The crypto exchange says more potential issues, such as an opaque token economy and an unclear vesting schedule, have also been discovered.

Cryptocurrency exchange Bitget has decided to delist Floki’s sister token, TokenFi (TOKEN), and launch a buyback plan after the company discovered market manipulation issues related to the project.

In a press release on Oct. 31, the exchange said the TokenFi team was suspected of market manipulation by “maliciously controlling the initial liquidity.” Bitget also addressed issues related to the project’s liquidity on decentralized exchanges, saying less than $2,000 in tokens have been added to the liquidity pool.

“In addition, during a further investigation of the project, more potential issues such as an opaque token economy and an unclear vesting schedule have been discovered.”
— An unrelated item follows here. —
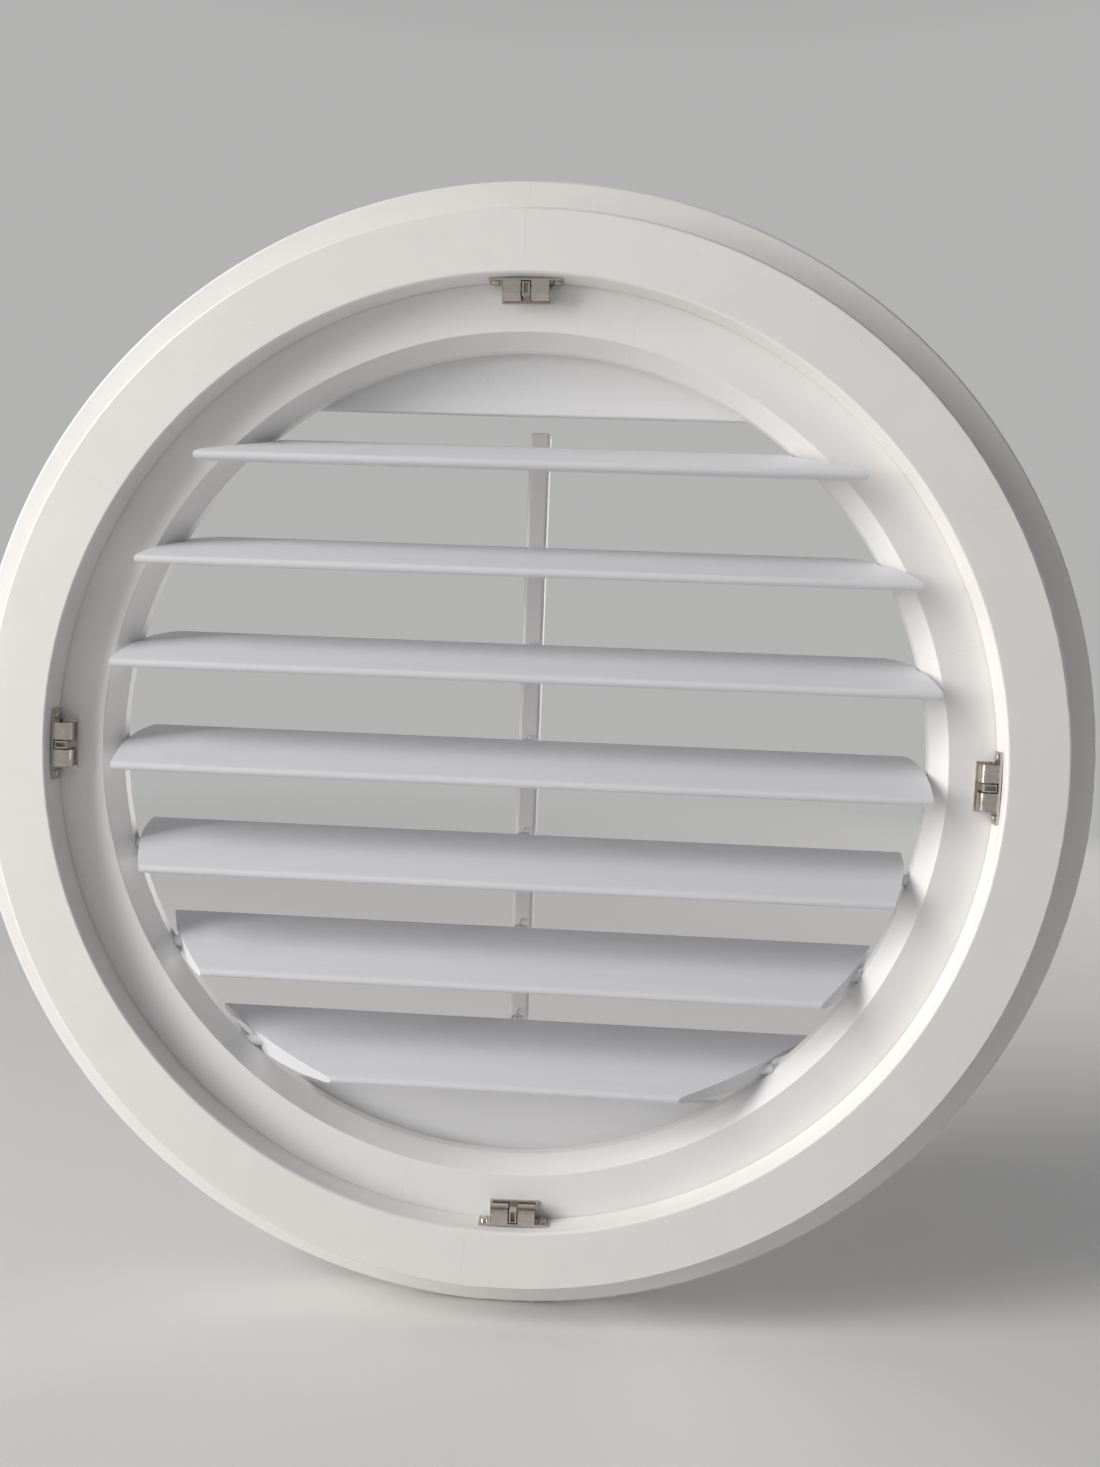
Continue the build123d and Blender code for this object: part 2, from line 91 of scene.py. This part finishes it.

As a result, Bitget suspended deposits and trading services for TokenFi on Oct. 31, 2023, canceling all pending orders. By Nov. 7, 2023, the exchange plans to buy back tokens based on the highest closing price. Eventually, Bitget will swap the tokens into USDT at the buyback price.

The removal of TokenFi comes just four days after Bitget listed the token in the Innovation Zone of the Spot market. As per Floki’s Medium announcement, TokenFi was designed as a crypto and asset tokenization platform “that aims to capitalize on the trillion-dollar tokenization industry.”

Amid the news, TOKEN is trading up 284% at $0.018, according to data from CoinGecko.